* _Required work_:
Hand back each line, unchanged, from the top down to the line where "first_seed: ClassVar[int] = 12" sits.

— START Data extract —

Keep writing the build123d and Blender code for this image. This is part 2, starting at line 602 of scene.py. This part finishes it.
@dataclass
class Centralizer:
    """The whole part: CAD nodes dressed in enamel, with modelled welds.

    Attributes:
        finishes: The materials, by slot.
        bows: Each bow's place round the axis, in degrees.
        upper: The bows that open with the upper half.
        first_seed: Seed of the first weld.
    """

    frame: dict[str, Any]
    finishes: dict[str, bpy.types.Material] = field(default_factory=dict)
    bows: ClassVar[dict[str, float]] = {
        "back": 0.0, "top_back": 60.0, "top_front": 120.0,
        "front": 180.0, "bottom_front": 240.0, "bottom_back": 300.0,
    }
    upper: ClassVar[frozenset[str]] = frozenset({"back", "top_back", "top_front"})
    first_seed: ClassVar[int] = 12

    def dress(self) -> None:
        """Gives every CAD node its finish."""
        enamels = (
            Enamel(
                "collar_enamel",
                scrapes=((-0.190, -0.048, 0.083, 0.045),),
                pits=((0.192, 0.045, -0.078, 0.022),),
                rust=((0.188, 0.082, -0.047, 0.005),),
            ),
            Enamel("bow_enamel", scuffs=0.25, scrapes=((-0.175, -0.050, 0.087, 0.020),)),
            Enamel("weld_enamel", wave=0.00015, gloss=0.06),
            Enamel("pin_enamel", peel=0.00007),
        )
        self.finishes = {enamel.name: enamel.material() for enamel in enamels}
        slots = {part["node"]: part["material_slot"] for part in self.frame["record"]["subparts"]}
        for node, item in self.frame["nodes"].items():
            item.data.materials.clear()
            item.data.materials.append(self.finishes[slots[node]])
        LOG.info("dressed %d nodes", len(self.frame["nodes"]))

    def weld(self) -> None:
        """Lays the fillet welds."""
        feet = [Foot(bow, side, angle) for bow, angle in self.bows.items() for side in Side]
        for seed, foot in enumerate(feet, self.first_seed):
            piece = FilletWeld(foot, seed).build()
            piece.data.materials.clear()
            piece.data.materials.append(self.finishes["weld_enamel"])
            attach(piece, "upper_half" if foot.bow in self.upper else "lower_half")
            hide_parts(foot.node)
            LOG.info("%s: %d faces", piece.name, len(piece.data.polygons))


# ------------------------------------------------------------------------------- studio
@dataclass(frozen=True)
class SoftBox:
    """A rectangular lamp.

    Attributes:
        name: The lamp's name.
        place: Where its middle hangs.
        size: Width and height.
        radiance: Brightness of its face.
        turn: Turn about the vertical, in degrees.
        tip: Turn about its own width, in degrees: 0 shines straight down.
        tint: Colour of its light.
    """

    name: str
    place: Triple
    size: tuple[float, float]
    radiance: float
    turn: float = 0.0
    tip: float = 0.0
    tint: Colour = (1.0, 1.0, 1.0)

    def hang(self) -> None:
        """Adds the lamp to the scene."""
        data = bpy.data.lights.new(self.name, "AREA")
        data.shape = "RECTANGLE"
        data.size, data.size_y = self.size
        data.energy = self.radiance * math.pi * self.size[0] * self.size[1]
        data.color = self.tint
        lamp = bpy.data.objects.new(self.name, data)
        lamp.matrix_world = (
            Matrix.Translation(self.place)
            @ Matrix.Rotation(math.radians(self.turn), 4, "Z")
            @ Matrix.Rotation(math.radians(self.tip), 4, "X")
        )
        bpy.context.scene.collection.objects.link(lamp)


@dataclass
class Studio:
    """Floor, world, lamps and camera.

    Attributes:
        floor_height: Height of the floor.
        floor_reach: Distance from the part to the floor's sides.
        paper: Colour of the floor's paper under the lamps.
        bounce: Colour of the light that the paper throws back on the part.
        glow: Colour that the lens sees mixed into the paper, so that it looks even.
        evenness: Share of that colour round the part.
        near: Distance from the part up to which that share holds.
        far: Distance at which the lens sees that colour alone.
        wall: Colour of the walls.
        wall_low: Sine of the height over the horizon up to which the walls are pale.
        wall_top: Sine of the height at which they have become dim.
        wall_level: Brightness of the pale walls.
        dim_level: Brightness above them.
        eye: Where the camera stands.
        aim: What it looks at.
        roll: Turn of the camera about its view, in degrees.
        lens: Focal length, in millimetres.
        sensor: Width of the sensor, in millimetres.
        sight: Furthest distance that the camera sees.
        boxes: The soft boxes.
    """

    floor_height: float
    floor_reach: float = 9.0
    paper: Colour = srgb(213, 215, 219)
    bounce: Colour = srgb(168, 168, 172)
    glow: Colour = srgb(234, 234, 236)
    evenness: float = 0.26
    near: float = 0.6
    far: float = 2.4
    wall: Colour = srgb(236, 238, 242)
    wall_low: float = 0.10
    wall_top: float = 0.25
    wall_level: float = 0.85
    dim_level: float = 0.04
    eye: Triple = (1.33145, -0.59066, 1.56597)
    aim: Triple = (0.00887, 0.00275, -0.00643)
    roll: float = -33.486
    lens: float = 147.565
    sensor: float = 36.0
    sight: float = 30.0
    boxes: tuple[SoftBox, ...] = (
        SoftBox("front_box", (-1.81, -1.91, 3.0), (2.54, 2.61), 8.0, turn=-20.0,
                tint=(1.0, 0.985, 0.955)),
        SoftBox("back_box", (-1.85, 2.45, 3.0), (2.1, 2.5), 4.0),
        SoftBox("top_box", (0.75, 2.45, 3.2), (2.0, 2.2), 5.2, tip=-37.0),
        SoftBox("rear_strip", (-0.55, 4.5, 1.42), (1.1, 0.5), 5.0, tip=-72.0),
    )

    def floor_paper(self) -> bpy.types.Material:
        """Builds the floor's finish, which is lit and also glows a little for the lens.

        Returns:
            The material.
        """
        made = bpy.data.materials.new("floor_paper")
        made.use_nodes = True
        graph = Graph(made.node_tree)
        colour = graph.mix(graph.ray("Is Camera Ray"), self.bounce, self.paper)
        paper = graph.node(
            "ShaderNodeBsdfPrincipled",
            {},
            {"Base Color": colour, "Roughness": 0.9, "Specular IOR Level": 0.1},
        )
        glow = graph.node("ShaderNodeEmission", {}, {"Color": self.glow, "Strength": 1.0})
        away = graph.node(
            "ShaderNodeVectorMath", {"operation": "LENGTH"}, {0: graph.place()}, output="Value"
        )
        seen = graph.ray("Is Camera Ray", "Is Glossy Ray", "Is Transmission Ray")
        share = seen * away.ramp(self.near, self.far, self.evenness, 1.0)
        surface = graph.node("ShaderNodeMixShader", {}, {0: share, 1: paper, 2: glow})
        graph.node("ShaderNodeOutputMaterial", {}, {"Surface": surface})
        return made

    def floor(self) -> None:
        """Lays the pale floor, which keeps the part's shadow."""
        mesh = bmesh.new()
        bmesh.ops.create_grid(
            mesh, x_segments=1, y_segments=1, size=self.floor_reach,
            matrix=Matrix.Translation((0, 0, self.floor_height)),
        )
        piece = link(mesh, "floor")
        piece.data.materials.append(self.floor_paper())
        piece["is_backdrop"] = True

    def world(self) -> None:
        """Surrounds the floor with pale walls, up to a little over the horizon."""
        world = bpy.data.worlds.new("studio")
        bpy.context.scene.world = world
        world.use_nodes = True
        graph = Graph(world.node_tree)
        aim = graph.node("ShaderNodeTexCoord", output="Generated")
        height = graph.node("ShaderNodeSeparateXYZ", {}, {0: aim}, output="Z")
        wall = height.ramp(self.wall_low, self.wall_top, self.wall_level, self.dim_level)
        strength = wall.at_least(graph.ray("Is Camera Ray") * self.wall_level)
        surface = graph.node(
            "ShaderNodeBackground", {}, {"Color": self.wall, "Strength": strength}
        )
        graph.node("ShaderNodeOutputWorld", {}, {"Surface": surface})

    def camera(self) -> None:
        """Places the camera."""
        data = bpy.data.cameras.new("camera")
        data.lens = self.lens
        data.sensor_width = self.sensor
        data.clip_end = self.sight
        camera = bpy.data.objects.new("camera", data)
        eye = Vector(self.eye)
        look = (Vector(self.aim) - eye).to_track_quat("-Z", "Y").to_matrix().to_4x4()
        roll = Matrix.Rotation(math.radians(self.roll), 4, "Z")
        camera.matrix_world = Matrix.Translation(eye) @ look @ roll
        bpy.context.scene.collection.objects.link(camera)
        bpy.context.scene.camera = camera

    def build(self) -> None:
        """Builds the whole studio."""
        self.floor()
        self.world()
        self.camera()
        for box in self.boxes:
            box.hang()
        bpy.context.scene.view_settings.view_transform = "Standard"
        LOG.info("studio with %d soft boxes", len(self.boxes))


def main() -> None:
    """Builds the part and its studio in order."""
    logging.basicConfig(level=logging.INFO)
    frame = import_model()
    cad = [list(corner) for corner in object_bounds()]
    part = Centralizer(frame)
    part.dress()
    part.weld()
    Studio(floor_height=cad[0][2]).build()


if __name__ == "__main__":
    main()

— END Data extract —

* _Answer below_:
Keep writing the build123d and Blender code for this image. This is part 2, starting at line 602 of scene.py. This part finishes it.
@dataclass
class Centralizer:
    """The whole part: CAD nodes dressed in enamel, with modelled welds.

    Attributes:
        finishes: The materials, by slot.
        bows: Each bow's place round the axis, in degrees.
        upper: The bows that open with the upper half.
        first_seed: Seed of the first weld.
    """

    frame: dict[str, Any]
    finishes: dict[str, bpy.types.Material] = field(default_factory=dict)
    bows: ClassVar[dict[str, float]] = {
        "back": 0.0, "top_back": 60.0, "top_front": 120.0,
        "front": 180.0, "bottom_front": 240.0, "bottom_back": 300.0,
    }
    upper: ClassVar[frozenset[str]] = frozenset({"back", "top_back", "top_front"})
    first_seed: ClassVar[int] = 12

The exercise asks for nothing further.